As our lives have become increasingly—and perhaps unnecessarily—more convenient and materially abundant, more and more of us seem to be becoming chronically unhappy. The thinkers I’ve written about in this column offer an alternative approach to looking at our world, and suggest that we may be able to find the keys to happiness in the traditions and old ways of life depicted in their works.
To put in another way, if breaking things down into their constituent parts and defining and quantifying everything isn’t working as well as it used to in terms of providing us with transcendental experiences, it may be fruitful to try the reverse. Perhaps it is time to identify the connective tissue between things and build our world back up. This is the idea at the core of Minakata’s approach to natural history.

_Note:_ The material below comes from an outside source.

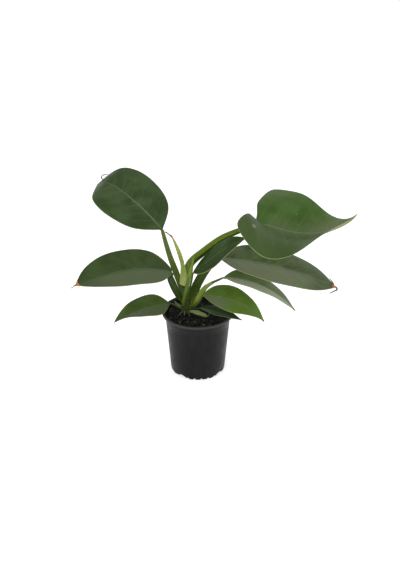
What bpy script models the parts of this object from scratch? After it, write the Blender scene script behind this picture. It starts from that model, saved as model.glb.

Nishida and Watsuji demonstrate their ability to integrate Western philosophy and Japanese thought, while Suzuki argues that it is the Japanese who are especially adept at integrating different and often contradictory elements. This is evidenced by the fact that the country was able to rapidly internalize Western technology and culture during the late 19th and early 20th centuries, and it also explains the nonchalance with which Japanese people practice both Shinto and Buddhist traditions.
Many of the works I’ve listed in this article have been translated into English and other languages, but judging by the fact that they are relatively unknown in comparison to their Western counterparts, it is clear that something about the essence of each work has been lost in translation. In a way, the very Japaneseness of the concepts make them untranslatable, unsuited for logical explanations or rational interpretations. If that is the case, then it falls to the Japanese people to lead by example. While the Japanese are not particularly skilled at conveying ideas through textbooks and manuals, they have a long tradition of master-apprentice relationships –which are founded on the idea that the true essence of things can only be relayed through nonverbal communication and repetition. When we live in a world where words seem to have lost their meaning, perhaps it is time for a different approach.